▶ _Short problem_
Check each line of the material below, and copy it if it holds the string "this".

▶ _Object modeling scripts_
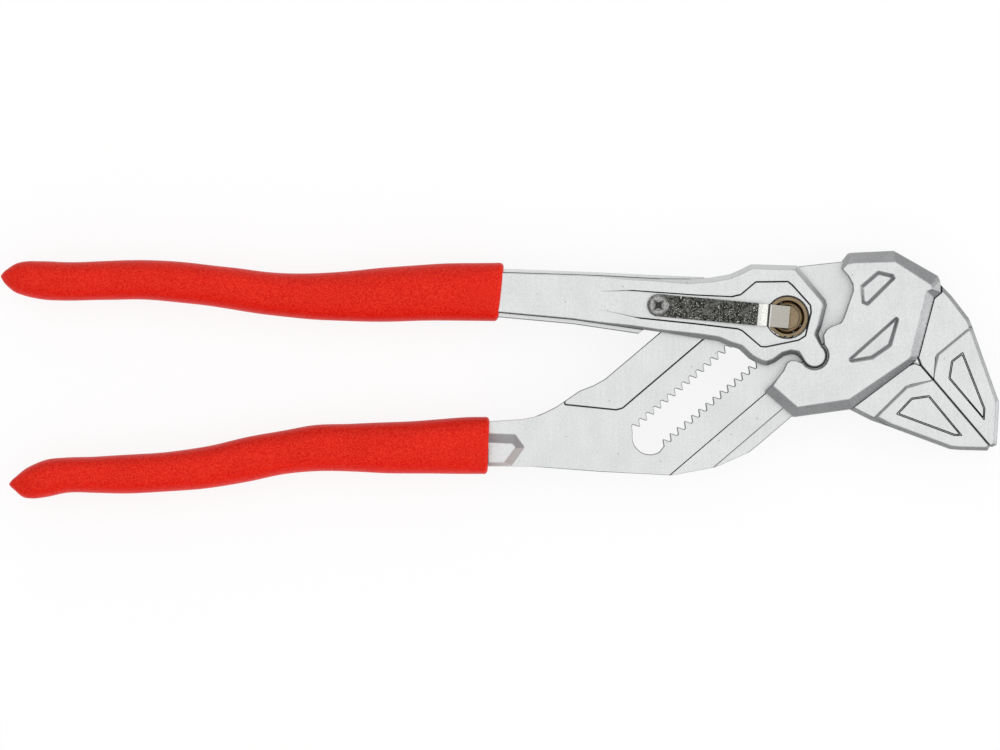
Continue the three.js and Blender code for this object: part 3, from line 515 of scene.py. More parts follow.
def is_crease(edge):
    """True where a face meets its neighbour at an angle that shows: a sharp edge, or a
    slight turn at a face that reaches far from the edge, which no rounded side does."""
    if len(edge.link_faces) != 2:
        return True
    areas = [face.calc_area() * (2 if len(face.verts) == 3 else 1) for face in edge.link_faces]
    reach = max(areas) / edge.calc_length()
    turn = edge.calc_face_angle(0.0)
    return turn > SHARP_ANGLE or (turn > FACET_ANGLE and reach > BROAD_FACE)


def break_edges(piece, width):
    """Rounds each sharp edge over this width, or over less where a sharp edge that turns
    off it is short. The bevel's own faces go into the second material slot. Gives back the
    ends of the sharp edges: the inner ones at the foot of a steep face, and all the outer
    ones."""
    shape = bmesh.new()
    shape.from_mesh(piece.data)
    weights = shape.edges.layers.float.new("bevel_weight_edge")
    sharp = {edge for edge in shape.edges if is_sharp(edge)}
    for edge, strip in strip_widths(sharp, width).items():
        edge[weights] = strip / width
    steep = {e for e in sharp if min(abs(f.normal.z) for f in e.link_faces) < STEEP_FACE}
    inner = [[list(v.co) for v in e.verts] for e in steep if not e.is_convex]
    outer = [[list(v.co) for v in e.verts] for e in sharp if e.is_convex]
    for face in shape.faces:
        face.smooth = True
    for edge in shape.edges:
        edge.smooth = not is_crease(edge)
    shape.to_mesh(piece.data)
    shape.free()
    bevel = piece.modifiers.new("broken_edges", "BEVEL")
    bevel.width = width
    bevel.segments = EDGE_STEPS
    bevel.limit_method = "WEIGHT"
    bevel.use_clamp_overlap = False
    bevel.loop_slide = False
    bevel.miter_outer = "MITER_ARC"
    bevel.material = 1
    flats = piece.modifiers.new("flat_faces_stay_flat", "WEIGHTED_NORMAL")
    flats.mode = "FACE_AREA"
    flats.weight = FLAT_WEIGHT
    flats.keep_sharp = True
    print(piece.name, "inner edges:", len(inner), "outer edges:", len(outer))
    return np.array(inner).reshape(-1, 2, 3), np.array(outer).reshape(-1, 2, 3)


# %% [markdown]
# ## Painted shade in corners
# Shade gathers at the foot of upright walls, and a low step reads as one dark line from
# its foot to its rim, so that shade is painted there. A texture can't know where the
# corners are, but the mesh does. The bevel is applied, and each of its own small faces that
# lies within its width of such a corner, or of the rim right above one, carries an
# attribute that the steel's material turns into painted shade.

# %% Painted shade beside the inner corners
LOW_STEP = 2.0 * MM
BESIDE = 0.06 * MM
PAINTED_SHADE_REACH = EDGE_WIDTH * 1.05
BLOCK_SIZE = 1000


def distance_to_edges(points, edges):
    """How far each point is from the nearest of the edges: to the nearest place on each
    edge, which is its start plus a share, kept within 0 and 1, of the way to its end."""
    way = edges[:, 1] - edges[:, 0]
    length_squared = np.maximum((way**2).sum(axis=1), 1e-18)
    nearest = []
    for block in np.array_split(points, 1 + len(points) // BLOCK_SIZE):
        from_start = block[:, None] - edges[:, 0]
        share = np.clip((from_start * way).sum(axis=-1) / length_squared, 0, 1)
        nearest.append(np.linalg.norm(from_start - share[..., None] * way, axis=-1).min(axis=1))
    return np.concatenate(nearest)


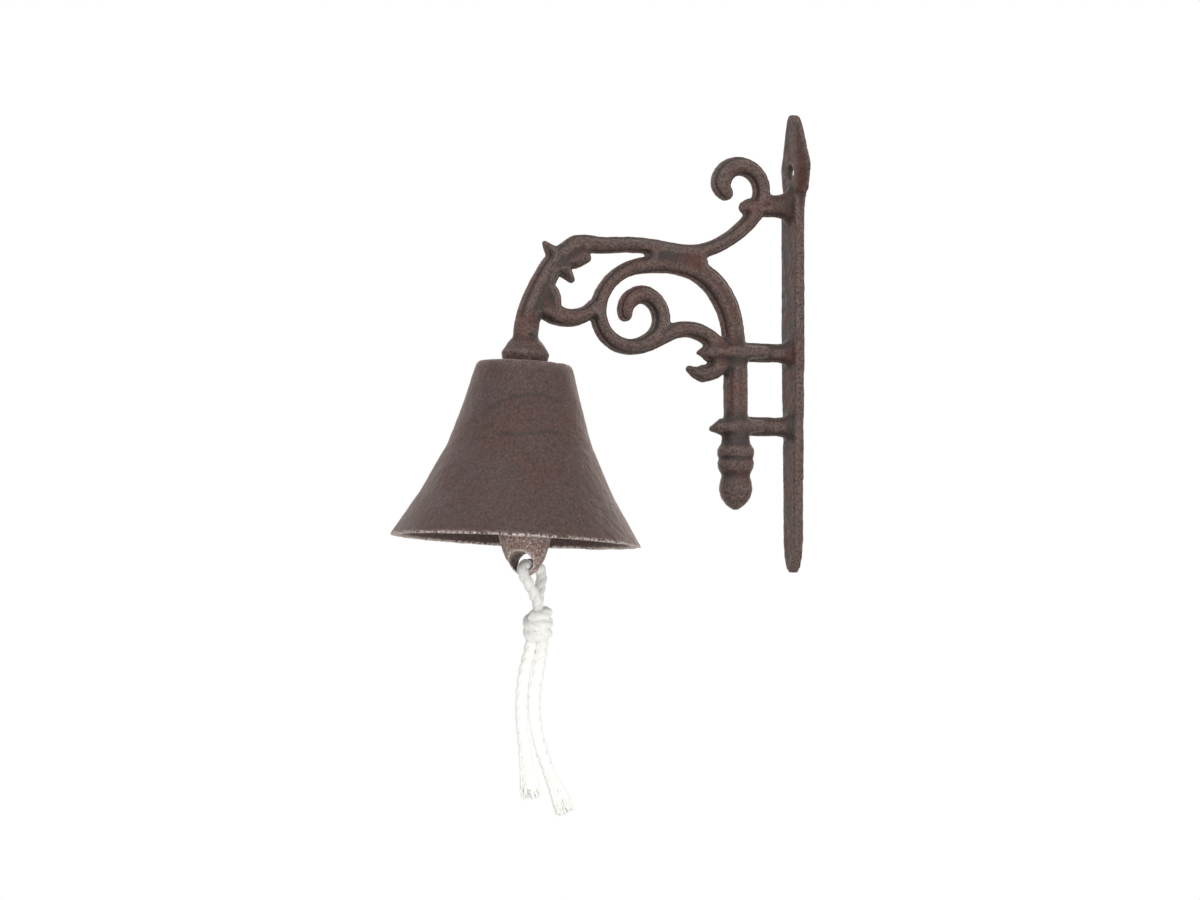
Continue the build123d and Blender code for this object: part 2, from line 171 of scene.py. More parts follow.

▶ _Result_
Continue the three.js and Blender code for this object: part 3, from line 515 of scene.py. More parts follow.
    """Rounds each sharp edge over this width, or over less where a sharp edge that turns
Continue the build123d and Blender code for this object: part 2, from line 171 of scene.py. More parts follow.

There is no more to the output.